_Instruction_
Provide the data again in its entirety, exactly as given.

-- Begin --

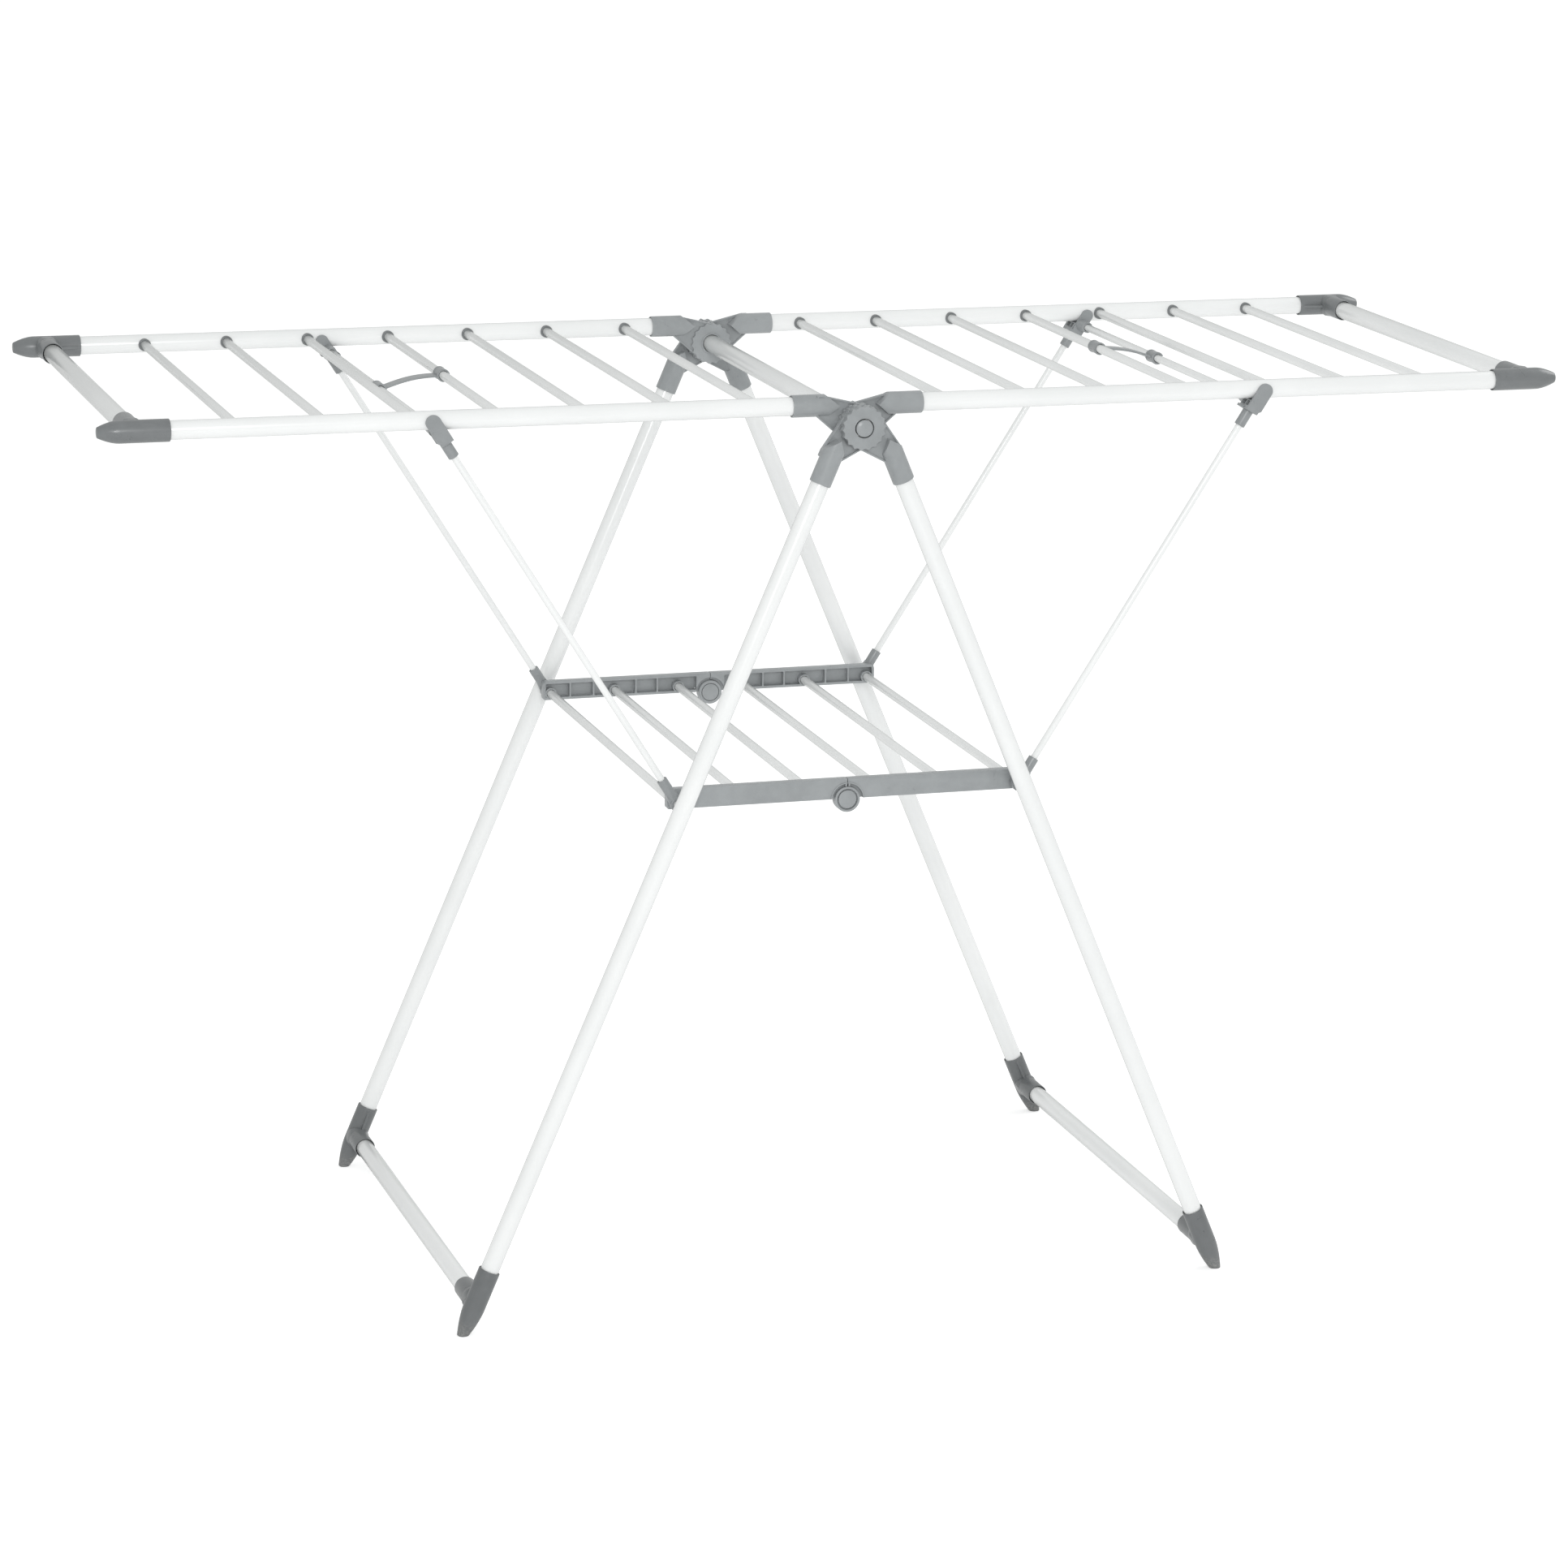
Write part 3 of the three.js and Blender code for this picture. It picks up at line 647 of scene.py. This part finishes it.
def shelfRail(outerLug, openPivot):
    inner, outer, low, high = shelf["inner"], shelf["outer"], shelf["low"], shelf["high"]
    left = shelfPivotX - shelf["overhang"]
    knee = (0, 0, rack["kneeHeight"])
    rungXs = [-(n + 0.5) * shelfPitch for n in range(3)]
    outline = rounded([(left, low, 2.5), (left, high, 4.5), (-0.3, high, 0.3), (-0.3, low, 0.3)], 1)
    steps = []
    # open bays behind the face, with thin ribs between them
    walls = [left + shelf["wall"], rungXs[2] + 22, rungXs[2] + 48, rungXs[1] + 24, rungXs[1] + 48,
             rungXs[0] + 20]
    for a, b in zip(walls, walls[1:] + [-14 - shelf["wall"]]):
        bay = [(a, low + shelf["wall"]), (b - shelf["rib"], low + shelf["wall"]),
               (b - shelf["rib"], high - shelf["wall"]), (a, high - shelf["wall"])]
        steps.append((cut, slab(rounded(bay, 1.2), inner - 1, outer - shelf["wall"], 0)))
    for x in rungXs:
        boss = rod(shelf["rungBoss"], inner, outer - shelf["wall"] + 0.5, "Y",
                   (x, 0, rack["shelfHeight"]), 40, 0.4)
        steps.append((add, boss))
    for n, x in enumerate(rungXs):
        depth = outer + 1 if n == 2 and not openPivot else outer - shelf["wall"]
        hole = rod(rack["rung"] + 0.3, inner - 1, depth, "Y", (x, 0, rack["shelfHeight"]), 40, 0)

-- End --

_Solution to this task_
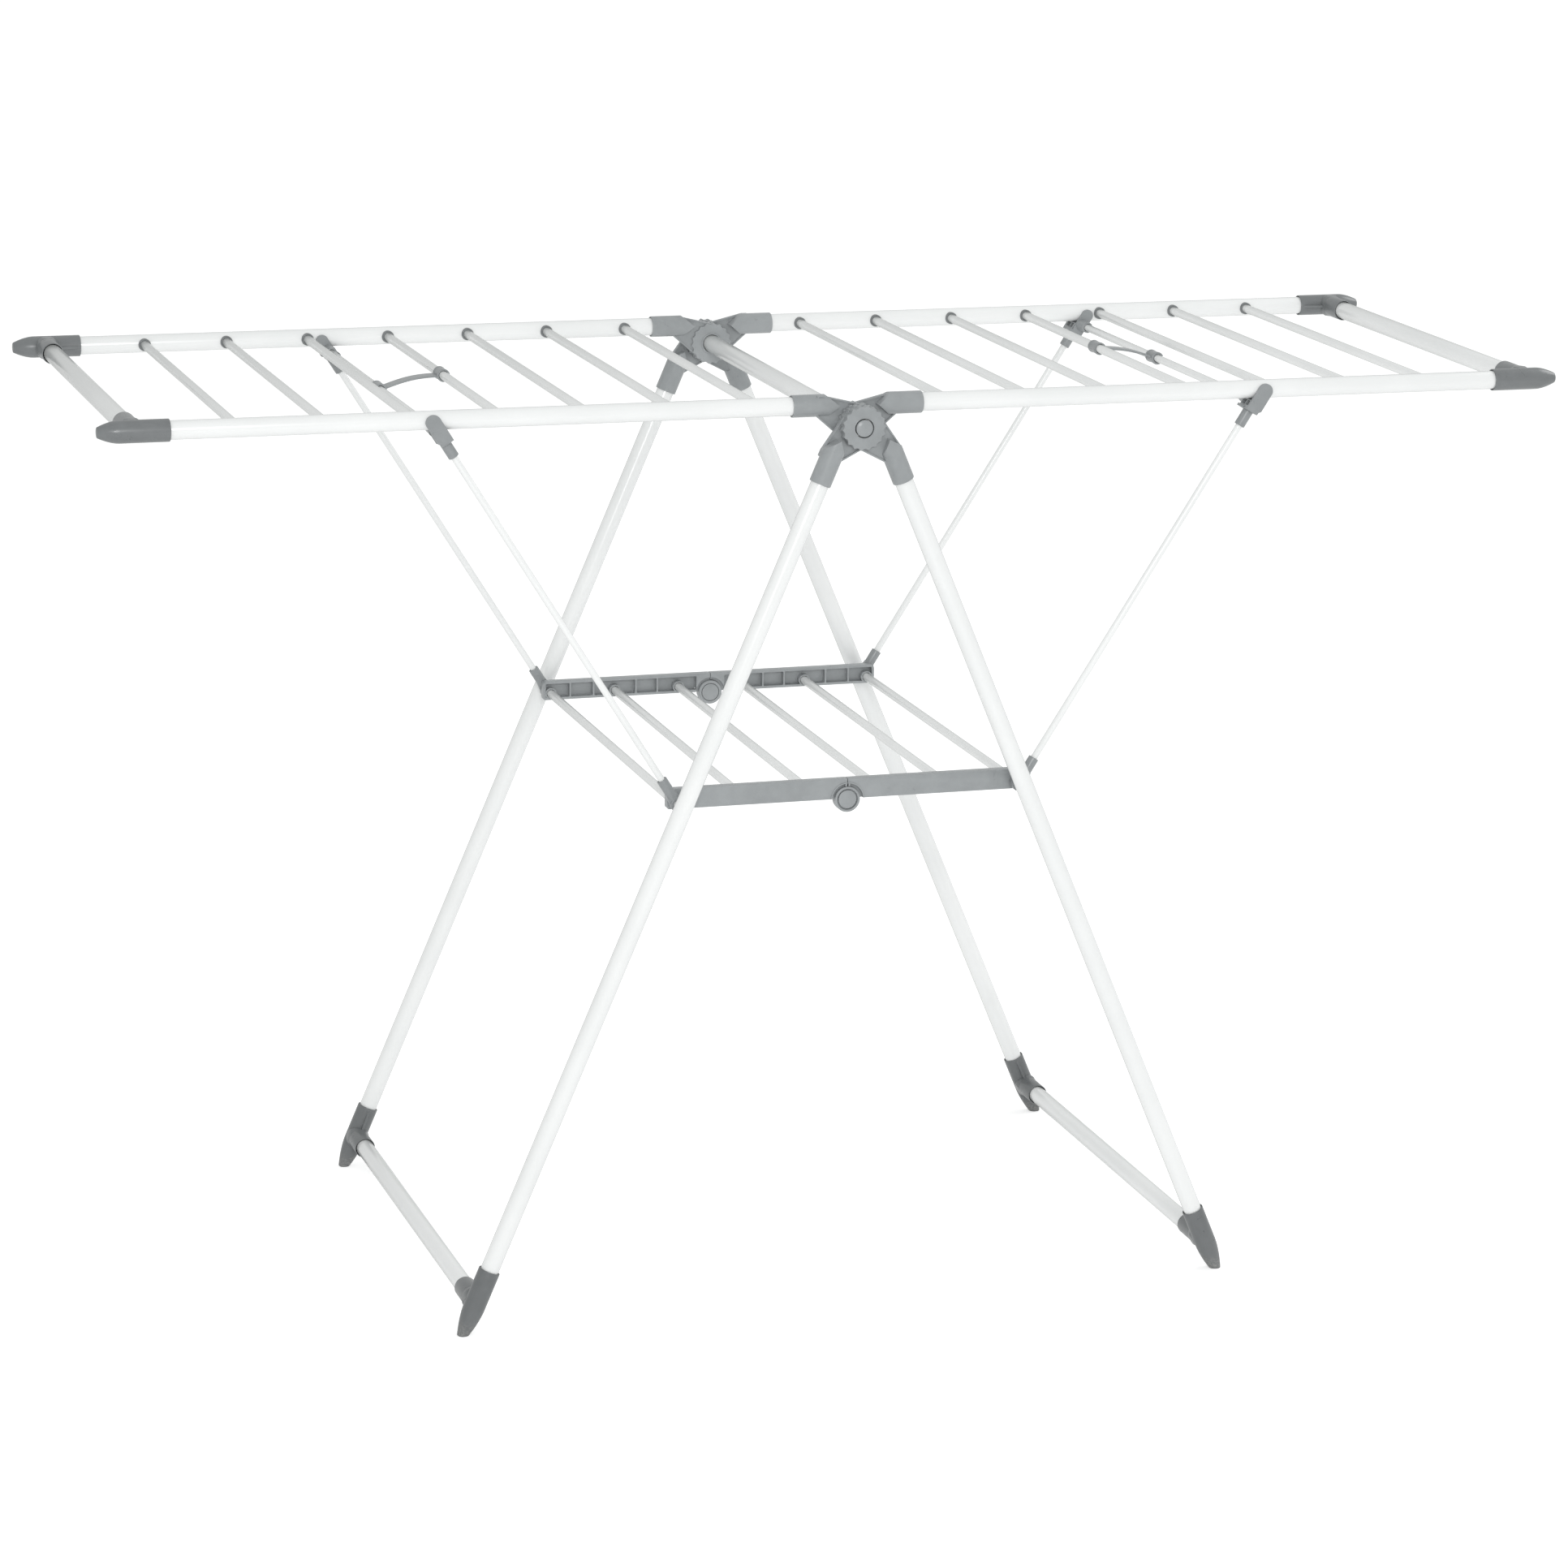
Write part 3 of the three.js and Blender code for this picture. It picks up at line 647 of scene.py. This part finishes it.
def shelfRail(outerLug, openPivot):
    inner, outer, low, high = shelf["inner"], shelf["outer"], shelf["low"], shelf["high"]
    left = shelfPivotX - shelf["overhang"]
    knee = (0, 0, rack["kneeHeight"])
    rungXs = [-(n + 0.5) * shelfPitch for n in range(3)]
    outline = rounded([(left, low, 2.5), (left, high, 4.5), (-0.3, high, 0.3), (-0.3, low, 0.3)], 1)
    steps = []
    # open bays behind the face, with thin ribs between them
    walls = [left + shelf["wall"], rungXs[2] + 22, rungXs[2] + 48, rungXs[1] + 24, rungXs[1] + 48,
             rungXs[0] + 20]
    for a, b in zip(walls, walls[1:] + [-14 - shelf["wall"]]):
        bay = [(a, low + shelf["wall"]), (b - shelf["rib"], low + shelf["wall"]),
               (b - shelf["rib"], high - shelf["wall"]), (a, high - shelf["wall"])]
        steps.append((cut, slab(rounded(bay, 1.2), inner - 1, outer - shelf["wall"], 0)))
    for x in rungXs:
        boss = rod(shelf["rungBoss"], inner, outer - shelf["wall"] + 0.5, "Y",
                   (x, 0, rack["shelfHeight"]), 40, 0.4)
        steps.append((add, boss))
    for n, x in enumerate(rungXs):
        depth = outer + 1 if n == 2 and not openPivot else outer - shelf["wall"]
        hole = rod(rack["rung"] + 0.3, inner - 1, depth, "Y", (x, 0, rack["shelfHeight"]), 40, 0)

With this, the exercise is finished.